• _Dataset content_:

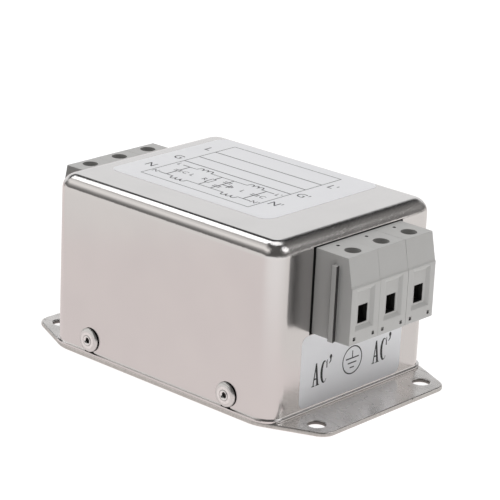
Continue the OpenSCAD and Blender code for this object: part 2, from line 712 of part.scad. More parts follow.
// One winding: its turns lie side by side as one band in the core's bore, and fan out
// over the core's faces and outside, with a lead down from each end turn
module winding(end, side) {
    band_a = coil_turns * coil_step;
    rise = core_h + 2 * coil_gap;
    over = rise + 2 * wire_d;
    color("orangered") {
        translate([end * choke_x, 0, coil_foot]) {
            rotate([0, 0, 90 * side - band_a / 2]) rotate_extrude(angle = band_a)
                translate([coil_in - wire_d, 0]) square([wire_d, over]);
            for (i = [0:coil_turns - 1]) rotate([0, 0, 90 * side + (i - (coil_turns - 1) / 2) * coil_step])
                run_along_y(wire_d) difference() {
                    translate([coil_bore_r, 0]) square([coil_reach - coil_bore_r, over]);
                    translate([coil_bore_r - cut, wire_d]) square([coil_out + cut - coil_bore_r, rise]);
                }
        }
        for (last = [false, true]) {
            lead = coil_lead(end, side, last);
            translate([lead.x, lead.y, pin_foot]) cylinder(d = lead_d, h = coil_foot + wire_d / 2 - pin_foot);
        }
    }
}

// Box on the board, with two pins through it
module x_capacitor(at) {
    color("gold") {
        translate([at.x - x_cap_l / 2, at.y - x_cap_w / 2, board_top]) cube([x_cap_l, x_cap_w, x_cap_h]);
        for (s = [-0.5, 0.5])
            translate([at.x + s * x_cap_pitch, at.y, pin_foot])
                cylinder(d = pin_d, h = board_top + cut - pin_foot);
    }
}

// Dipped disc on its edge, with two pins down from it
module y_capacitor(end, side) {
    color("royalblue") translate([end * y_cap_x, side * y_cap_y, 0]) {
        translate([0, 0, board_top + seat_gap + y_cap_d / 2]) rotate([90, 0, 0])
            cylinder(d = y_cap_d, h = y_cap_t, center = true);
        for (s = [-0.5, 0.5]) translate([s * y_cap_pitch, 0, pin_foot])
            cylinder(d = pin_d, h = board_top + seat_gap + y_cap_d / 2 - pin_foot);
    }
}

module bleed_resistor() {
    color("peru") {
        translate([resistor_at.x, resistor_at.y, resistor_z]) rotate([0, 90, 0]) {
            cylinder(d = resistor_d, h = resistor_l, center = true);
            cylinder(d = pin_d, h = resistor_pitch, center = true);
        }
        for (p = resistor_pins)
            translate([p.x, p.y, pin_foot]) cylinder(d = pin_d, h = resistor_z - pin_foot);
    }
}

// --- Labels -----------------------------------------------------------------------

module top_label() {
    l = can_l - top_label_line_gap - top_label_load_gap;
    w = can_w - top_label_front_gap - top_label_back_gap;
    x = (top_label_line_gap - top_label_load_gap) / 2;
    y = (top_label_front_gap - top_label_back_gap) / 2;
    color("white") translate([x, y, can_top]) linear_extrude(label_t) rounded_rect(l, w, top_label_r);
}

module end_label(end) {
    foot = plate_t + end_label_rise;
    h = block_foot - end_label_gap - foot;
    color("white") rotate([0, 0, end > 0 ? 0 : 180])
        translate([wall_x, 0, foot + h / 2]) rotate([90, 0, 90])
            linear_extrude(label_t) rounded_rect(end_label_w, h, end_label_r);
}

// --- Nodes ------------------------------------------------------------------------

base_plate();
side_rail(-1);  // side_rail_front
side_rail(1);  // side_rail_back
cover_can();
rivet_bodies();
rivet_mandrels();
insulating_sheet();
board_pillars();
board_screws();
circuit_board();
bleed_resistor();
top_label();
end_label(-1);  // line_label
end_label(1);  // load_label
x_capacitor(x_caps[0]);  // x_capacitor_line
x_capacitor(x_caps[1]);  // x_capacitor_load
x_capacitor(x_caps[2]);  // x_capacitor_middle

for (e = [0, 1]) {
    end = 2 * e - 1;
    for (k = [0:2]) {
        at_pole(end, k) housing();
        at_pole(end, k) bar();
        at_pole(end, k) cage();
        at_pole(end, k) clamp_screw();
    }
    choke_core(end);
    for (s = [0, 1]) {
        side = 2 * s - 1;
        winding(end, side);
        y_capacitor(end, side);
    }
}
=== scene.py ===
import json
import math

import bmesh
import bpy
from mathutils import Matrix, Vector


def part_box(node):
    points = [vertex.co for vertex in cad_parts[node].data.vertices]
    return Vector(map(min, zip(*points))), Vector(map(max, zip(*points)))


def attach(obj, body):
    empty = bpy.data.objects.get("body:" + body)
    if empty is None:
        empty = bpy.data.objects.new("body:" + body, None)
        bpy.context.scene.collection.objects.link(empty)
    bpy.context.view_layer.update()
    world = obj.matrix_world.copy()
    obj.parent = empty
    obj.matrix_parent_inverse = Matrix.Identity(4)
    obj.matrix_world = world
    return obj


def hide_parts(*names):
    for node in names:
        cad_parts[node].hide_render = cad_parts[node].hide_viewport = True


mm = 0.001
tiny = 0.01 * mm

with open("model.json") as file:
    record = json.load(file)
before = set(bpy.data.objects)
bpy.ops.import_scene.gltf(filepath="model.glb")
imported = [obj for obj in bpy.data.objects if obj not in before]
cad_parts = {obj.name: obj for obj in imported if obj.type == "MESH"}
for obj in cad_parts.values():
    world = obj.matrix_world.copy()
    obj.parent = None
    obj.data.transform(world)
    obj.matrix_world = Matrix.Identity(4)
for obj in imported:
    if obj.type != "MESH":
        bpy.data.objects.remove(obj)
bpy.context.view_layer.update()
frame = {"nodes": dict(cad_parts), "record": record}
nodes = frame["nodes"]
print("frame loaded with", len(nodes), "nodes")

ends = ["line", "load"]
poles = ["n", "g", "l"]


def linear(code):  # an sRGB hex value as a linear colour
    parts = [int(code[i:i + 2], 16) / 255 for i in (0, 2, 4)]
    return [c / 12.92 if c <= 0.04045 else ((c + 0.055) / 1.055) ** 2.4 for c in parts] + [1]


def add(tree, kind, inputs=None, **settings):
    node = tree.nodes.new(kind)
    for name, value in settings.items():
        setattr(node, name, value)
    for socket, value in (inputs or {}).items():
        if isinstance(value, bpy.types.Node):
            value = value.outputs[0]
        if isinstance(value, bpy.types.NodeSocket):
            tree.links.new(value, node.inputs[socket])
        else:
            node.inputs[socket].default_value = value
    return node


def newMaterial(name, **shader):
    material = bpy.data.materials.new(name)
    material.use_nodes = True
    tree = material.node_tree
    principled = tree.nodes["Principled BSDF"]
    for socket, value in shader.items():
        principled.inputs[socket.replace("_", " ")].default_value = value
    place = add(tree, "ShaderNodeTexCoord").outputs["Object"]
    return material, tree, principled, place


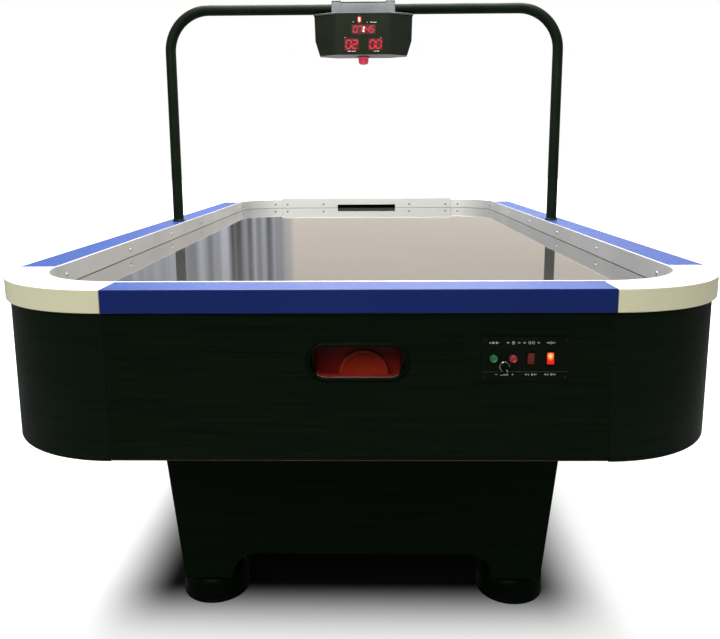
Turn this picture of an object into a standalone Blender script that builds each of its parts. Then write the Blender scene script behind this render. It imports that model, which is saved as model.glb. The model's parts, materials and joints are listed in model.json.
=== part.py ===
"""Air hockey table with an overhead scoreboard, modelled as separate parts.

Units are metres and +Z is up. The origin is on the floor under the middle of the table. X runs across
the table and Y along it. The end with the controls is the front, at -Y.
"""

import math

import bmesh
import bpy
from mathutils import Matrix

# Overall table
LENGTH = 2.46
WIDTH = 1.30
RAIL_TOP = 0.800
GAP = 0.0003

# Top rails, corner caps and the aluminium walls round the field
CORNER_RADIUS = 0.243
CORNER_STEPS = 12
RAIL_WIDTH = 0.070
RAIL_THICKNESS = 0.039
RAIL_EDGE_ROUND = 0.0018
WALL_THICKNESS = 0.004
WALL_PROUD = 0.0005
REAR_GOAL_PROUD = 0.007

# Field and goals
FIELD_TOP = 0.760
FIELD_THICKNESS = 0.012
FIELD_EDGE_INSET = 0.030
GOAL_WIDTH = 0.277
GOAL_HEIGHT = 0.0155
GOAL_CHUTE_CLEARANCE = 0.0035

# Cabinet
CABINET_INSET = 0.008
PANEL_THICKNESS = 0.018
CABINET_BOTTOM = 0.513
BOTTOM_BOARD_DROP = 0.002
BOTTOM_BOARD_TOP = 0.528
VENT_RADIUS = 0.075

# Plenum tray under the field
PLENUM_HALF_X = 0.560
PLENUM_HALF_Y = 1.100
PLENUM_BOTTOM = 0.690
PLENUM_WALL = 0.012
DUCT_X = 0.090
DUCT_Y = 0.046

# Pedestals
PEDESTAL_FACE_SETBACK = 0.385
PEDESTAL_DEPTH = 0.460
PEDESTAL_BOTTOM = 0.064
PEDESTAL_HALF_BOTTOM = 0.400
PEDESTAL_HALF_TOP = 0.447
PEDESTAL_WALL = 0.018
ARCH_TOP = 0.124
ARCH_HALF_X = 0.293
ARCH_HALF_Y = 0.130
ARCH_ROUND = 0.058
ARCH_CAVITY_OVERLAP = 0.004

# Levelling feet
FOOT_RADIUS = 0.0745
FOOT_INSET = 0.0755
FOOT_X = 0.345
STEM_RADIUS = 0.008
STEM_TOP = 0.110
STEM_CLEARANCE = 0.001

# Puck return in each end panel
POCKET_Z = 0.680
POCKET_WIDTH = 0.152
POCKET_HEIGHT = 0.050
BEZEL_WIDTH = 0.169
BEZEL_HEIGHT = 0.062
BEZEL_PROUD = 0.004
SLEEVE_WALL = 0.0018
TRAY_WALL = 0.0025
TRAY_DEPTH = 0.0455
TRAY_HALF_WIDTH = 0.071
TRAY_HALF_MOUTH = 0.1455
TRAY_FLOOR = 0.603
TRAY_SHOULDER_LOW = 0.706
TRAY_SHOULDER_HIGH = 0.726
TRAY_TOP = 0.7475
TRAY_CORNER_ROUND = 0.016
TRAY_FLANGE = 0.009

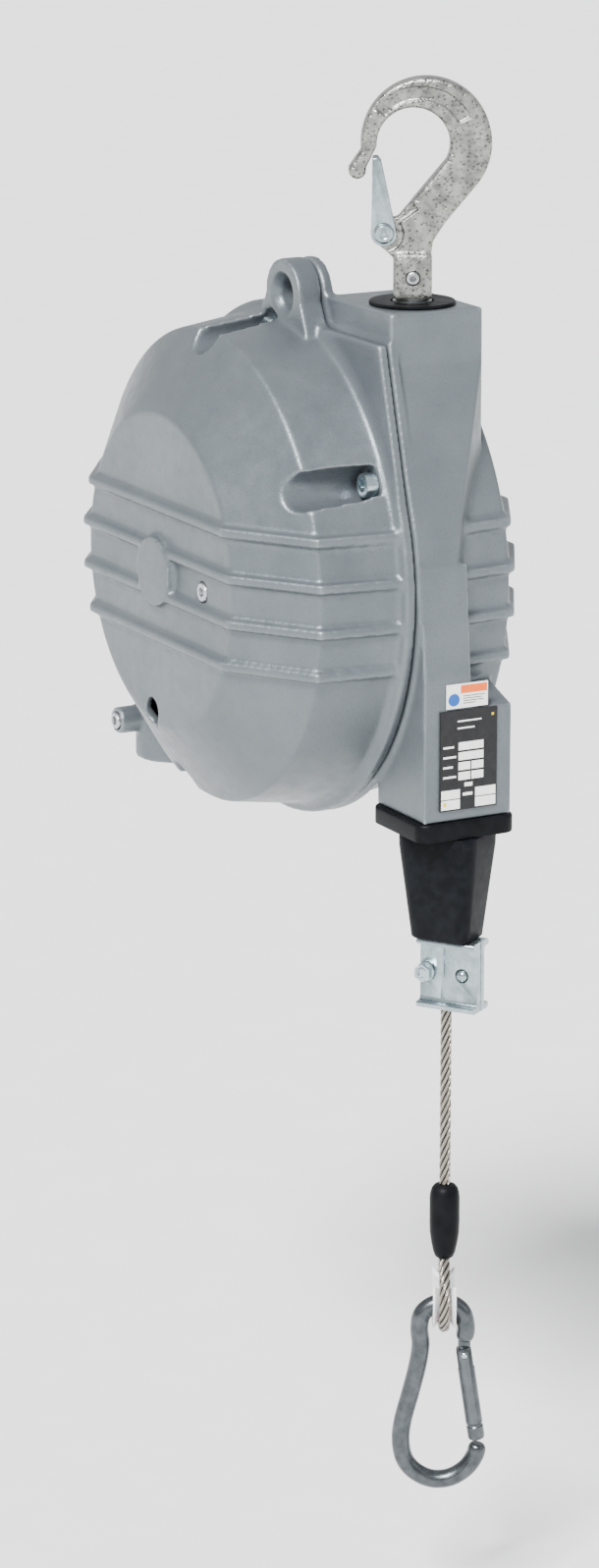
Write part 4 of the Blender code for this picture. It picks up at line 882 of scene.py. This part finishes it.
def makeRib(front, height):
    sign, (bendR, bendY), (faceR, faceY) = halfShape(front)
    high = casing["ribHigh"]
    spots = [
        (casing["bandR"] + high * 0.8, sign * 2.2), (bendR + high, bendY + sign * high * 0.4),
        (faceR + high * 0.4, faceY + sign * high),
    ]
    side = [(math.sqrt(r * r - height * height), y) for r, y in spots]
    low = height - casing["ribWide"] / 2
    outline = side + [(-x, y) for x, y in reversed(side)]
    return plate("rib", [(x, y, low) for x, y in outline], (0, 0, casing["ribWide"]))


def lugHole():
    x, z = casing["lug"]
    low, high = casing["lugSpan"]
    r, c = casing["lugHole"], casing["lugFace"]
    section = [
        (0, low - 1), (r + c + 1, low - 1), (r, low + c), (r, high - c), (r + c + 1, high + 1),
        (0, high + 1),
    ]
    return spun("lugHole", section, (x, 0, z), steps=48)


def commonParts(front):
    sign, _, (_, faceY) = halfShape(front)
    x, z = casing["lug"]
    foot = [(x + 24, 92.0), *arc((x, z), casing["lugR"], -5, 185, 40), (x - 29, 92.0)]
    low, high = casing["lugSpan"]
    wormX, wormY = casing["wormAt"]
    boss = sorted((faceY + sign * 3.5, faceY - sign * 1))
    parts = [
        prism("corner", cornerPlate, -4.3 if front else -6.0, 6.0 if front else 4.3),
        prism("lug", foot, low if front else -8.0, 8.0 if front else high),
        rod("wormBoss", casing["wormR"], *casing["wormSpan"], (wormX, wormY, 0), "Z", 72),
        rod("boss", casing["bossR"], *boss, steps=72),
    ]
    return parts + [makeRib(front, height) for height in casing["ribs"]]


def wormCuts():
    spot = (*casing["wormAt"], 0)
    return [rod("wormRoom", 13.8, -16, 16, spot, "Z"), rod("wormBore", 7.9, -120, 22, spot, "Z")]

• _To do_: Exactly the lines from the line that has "for (e = [0, 1])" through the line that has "if empty is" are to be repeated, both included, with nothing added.

• _Task result_:
for (e = [0, 1]) {
    end = 2 * e - 1;
    for (k = [0:2]) {
        at_pole(end, k) housing();
        at_pole(end, k) bar();
        at_pole(end, k) cage();
        at_pole(end, k) clamp_screw();
    }
    choke_core(end);
    for (s = [0, 1]) {
        side = 2 * s - 1;
        winding(end, side);
        y_capacitor(end, side);
    }
}
=== scene.py ===
import json
import math

import bmesh
import bpy
from mathutils import Matrix, Vector


def part_box(node):
    points = [vertex.co for vertex in cad_parts[node].data.vertices]
    return Vector(map(min, zip(*points))), Vector(map(max, zip(*points)))


def attach(obj, body):
    empty = bpy.data.objects.get("body:" + body)
    if empty is None:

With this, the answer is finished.